By Jeff Troth, U.S. Army Medical Department Activity -- Fort Carson PAO
FORT CARSON, Colo. -- Evans Army Community Hospital has won the U.S. Army Medical Command Barney Richmond Facility Management Award for the second year in a row.
Aaron Hicks, Evans facility engineer, was presented the award during a ceremony at the hospital Sept. 27, 2017.
"It is an honor to get this award, but I am still kind of numb," said Hicks, who received the R. B. Maynor Memorial Quality Assurance Evaluation Award last year. "I think us getting this award is a representation of the people I work with -- it was a team effort. It takes a shop to do a job, and it isn't just an individual."
During the past year, Hicks has been one of the individuals involved in two major projects at Evans. The first is replacing two 30-year-old air handlers that service the hospital's operating rooms, the Post Anesthesia Care Unit (recovery room), Intensive Care Unit and the Mountain Post Birthing Center's two Caesarean section operating rooms and nursery. The other was replacing the hospital's substations and motor control stations.
"Aaron has been very instrumental in developing the scope of work in these projects," said Rashad Rajab, Evans' facility manager and recipient of the 2016 Barney Richmond Facility Management Award. "His job didn't stop once the contractors started working, though. He has had to work closely with the contractor and the (Army) Corps of Engineers in developing resolutions which may arise during a project. All projects, especially ones this big, are going to have issues occur which are unforeseeable at the beginning of the contract."
Rajab said Hicks' 21 years at Evans has helped him figure out what problems might come up 90 percent of the time, but one never knows exactly what he is going to get when tearing down a wall or taking down a ceiling in the 31-year old hospital.
"He has every inch of this facility in his head," said Rajab. "As the facility engineer, he knows all of the systems in the hospital and is technically competent on all of them and is able to provide guidance to our maintenance and construction contractors."
Hicks has almost 38 years as an engineer for the government, 16 of them with Navy ships.
"But I was hired here 21 years ago as a general engineer," he said. "I have learned a lot about this hospital over the years and have seen the hospital go through some significant changes."
He has also been involved in the renovation of three inpatient floors, the expansion of the nutrition care division and emergency room and remodeling of the radiology department.
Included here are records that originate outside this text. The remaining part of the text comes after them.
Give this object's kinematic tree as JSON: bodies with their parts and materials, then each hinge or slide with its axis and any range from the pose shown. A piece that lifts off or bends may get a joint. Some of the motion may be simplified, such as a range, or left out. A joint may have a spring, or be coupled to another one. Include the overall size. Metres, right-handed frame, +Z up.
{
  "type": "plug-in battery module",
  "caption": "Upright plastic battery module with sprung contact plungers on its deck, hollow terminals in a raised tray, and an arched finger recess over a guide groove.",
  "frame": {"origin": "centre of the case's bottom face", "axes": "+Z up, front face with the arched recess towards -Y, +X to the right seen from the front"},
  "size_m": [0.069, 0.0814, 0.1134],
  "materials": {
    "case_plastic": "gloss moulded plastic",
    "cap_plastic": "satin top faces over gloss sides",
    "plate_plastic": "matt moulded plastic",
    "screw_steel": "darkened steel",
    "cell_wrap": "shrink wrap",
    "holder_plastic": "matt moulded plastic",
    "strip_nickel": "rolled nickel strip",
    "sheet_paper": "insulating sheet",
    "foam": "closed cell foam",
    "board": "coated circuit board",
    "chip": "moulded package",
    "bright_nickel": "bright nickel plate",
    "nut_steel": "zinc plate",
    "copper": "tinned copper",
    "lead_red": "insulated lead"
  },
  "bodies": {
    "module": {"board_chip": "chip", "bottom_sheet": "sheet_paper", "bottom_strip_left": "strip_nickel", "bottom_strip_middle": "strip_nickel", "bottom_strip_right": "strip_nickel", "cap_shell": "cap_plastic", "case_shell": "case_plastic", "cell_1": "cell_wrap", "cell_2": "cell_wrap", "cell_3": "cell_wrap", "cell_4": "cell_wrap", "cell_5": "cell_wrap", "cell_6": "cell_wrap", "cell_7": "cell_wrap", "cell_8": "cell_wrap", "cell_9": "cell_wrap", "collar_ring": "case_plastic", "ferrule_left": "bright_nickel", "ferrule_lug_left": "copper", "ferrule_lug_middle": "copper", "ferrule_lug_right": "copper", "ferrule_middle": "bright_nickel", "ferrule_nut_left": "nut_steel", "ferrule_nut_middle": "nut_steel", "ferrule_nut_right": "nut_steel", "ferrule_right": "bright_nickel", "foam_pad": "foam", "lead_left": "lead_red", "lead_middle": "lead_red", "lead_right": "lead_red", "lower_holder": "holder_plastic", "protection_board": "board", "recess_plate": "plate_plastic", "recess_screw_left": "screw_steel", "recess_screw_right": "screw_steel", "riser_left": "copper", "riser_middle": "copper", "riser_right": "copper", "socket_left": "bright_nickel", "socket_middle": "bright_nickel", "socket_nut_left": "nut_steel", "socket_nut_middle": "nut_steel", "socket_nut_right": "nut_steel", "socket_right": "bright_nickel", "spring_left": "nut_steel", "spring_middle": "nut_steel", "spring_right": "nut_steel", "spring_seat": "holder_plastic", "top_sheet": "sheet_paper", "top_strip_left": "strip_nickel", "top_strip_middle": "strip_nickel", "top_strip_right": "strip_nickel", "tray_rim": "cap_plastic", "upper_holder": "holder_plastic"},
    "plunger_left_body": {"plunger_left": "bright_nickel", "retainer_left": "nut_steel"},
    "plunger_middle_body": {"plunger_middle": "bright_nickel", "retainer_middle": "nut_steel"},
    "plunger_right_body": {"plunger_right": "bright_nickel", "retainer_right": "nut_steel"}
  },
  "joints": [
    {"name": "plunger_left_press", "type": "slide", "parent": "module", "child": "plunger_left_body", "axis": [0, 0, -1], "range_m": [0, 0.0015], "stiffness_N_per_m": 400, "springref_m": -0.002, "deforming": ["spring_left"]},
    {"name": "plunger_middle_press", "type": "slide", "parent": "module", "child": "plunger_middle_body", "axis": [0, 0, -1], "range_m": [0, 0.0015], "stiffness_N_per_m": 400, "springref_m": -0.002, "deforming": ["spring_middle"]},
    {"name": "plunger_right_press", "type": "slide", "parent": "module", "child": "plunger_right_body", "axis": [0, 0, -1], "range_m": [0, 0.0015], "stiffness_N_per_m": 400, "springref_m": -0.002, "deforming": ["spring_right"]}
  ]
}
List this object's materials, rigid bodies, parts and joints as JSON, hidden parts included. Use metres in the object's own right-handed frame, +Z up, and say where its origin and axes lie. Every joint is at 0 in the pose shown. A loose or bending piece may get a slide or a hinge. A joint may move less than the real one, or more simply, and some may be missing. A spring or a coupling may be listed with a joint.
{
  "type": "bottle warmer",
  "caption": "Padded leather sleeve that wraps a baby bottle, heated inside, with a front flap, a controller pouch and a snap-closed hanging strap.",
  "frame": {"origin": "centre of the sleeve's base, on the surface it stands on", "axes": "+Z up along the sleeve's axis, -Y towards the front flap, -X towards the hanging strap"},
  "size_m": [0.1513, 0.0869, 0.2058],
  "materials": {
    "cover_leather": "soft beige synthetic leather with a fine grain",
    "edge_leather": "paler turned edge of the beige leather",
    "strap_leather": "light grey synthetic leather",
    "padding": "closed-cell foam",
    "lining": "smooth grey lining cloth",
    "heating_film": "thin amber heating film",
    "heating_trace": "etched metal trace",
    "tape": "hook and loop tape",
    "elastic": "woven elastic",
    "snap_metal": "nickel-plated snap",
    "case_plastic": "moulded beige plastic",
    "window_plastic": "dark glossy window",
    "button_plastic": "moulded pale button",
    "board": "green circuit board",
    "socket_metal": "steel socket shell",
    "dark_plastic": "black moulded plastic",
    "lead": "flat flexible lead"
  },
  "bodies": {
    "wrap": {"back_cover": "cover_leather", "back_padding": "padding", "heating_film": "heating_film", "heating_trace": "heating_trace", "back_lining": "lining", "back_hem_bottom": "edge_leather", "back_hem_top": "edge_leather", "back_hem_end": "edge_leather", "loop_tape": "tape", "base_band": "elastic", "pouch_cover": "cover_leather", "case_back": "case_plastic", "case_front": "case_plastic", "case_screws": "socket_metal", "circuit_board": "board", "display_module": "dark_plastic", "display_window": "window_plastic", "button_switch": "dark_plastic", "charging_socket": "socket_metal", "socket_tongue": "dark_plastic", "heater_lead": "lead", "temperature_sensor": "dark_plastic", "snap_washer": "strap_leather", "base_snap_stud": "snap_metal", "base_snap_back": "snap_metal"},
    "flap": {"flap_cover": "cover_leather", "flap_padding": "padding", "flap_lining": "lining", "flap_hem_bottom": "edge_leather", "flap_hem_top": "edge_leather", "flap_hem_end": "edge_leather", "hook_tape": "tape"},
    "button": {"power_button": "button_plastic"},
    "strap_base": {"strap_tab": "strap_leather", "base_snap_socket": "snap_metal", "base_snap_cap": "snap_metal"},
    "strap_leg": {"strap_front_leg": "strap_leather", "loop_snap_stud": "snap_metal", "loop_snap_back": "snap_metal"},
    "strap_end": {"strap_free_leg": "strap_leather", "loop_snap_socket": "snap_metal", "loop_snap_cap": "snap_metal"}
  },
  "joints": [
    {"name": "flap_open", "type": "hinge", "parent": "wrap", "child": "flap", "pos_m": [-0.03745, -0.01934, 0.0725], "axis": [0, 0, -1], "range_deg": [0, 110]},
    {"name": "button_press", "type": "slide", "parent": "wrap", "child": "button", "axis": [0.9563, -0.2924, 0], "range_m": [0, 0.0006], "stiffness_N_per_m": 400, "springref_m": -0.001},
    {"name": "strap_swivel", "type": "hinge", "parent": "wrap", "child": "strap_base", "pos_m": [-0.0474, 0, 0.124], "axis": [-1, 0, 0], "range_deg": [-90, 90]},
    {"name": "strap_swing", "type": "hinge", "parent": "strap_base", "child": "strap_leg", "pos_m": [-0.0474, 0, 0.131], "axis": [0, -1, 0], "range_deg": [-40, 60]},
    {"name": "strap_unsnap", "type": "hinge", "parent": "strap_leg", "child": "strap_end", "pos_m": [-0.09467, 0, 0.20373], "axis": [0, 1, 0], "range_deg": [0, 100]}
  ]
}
The hospital has grown over the past 21 years, to include the addition of two MRI suites, the Woods Soldier and Family Care Center and the hospital's adminis?tration and headquarters building.
"Aaron deserves this award because he represents the technical expertise a facility management staff needs to have," said Rajab. "Barney Richmond, who this award was named for, was the facility director for the northwest region at Madigan (Army Medical Center, Joint Base Lewis-McChord). He was considered the center of expertise for MEDCOM facilities and he knew facilities top to bottom."
According to Rajab, Hicks' knowledge of Evans and his technical proficiency is what made him the perfect recipient of this year's award.
"Winning the award two years in a row goes to show how much dedication and heart we put into our jobs here, and how we feel about this place which is like a home away from home for many of us," said Rajab. "This award shows that Aaron and the rest of the facilities section are really serious about our work, and we put our heart into our work every day."